--- BEGIN ---

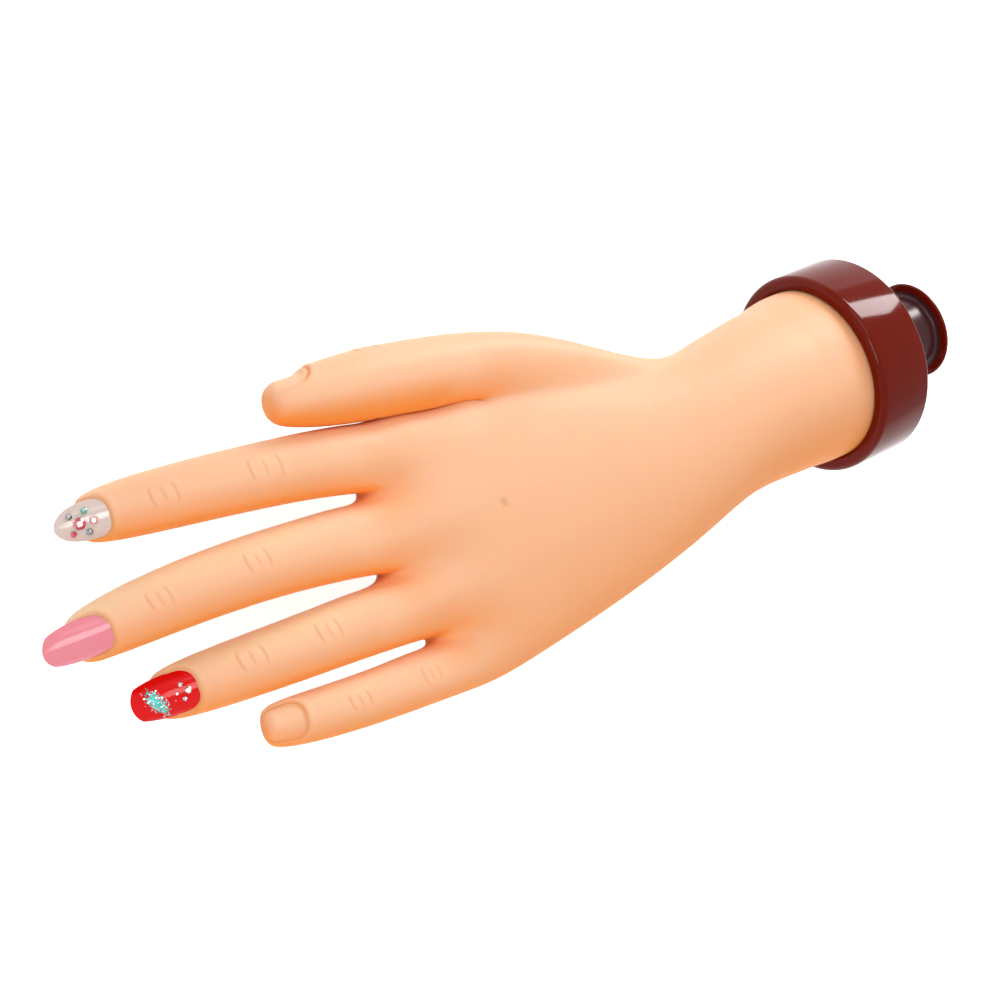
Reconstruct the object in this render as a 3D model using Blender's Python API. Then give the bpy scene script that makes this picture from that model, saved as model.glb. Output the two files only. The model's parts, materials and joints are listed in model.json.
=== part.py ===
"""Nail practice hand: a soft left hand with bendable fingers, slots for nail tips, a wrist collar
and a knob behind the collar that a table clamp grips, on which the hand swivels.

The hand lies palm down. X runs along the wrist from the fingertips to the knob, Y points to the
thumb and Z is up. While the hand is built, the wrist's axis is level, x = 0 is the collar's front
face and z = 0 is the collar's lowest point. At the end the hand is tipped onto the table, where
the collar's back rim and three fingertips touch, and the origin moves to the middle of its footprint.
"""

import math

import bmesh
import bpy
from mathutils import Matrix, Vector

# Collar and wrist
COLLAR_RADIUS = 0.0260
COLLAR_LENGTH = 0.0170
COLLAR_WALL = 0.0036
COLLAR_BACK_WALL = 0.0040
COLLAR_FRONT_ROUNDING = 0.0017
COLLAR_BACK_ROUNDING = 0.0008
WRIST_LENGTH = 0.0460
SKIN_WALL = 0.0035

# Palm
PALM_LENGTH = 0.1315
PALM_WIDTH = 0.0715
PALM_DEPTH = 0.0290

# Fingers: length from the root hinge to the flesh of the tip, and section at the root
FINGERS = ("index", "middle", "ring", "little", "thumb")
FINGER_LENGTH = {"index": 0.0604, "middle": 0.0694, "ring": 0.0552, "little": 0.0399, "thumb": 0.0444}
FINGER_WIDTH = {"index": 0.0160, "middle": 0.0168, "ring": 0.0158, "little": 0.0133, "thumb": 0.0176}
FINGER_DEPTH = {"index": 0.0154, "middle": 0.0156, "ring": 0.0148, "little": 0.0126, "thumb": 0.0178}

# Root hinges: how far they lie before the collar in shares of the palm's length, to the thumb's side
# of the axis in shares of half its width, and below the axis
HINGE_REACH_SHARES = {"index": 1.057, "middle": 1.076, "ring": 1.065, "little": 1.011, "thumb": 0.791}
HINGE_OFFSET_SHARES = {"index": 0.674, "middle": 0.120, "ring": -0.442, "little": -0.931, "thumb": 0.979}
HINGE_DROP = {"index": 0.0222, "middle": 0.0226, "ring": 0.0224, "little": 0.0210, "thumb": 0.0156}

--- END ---

_YOUR GOAL_:
Repeat the whole listing exactly, keeping every line intact.

_COMPLETE RESPONSE_:
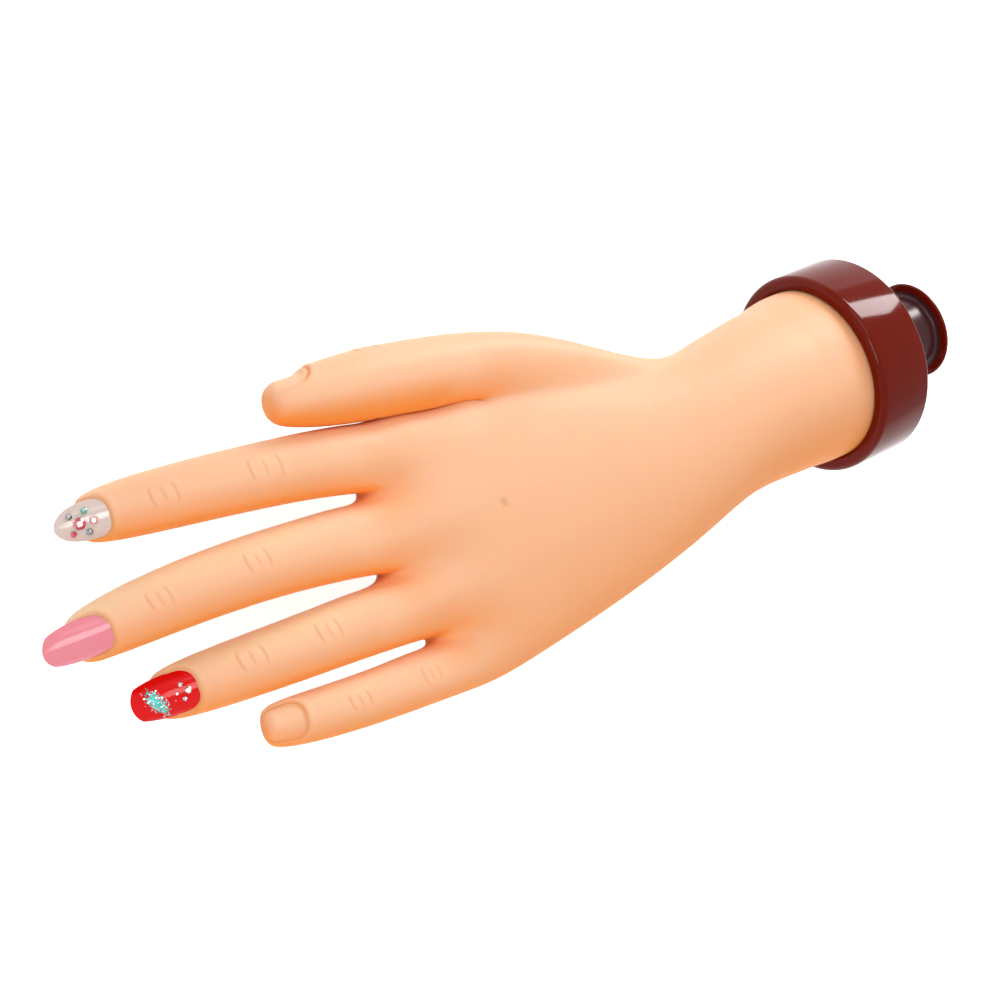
Reconstruct the object in this render as a 3D model using Blender's Python API. Then give the bpy scene script that makes this picture from that model, saved as model.glb. Output the two files only. The model's parts, materials and joints are listed in model.json.
=== part.py ===
"""Nail practice hand: a soft left hand with bendable fingers, slots for nail tips, a wrist collar
and a knob behind the collar that a table clamp grips, on which the hand swivels.

The hand lies palm down. X runs along the wrist from the fingertips to the knob, Y points to the
thumb and Z is up. While the hand is built, the wrist's axis is level, x = 0 is the collar's front
face and z = 0 is the collar's lowest point. At the end the hand is tipped onto the table, where
the collar's back rim and three fingertips touch, and the origin moves to the middle of its footprint.
"""

import math

import bmesh
import bpy
from mathutils import Matrix, Vector

# Collar and wrist
COLLAR_RADIUS = 0.0260
COLLAR_LENGTH = 0.0170
COLLAR_WALL = 0.0036
COLLAR_BACK_WALL = 0.0040
COLLAR_FRONT_ROUNDING = 0.0017
COLLAR_BACK_ROUNDING = 0.0008
WRIST_LENGTH = 0.0460
SKIN_WALL = 0.0035

# Palm
PALM_LENGTH = 0.1315
PALM_WIDTH = 0.0715
PALM_DEPTH = 0.0290

# Fingers: length from the root hinge to the flesh of the tip, and section at the root
FINGERS = ("index", "middle", "ring", "little", "thumb")
FINGER_LENGTH = {"index": 0.0604, "middle": 0.0694, "ring": 0.0552, "little": 0.0399, "thumb": 0.0444}
FINGER_WIDTH = {"index": 0.0160, "middle": 0.0168, "ring": 0.0158, "little": 0.0133, "thumb": 0.0176}
FINGER_DEPTH = {"index": 0.0154, "middle": 0.0156, "ring": 0.0148, "little": 0.0126, "thumb": 0.0178}

# Root hinges: how far they lie before the collar in shares of the palm's length, to the thumb's side
# of the axis in shares of half its width, and below the axis
HINGE_REACH_SHARES = {"index": 1.057, "middle": 1.076, "ring": 1.065, "little": 1.011, "thumb": 0.791}
HINGE_OFFSET_SHARES = {"index": 0.674, "middle": 0.120, "ring": -0.442, "little": -0.931, "thumb": 0.979}
HINGE_DROP = {"index": 0.0222, "middle": 0.0226, "ring": 0.0224, "little": 0.0210, "thumb": 0.0156}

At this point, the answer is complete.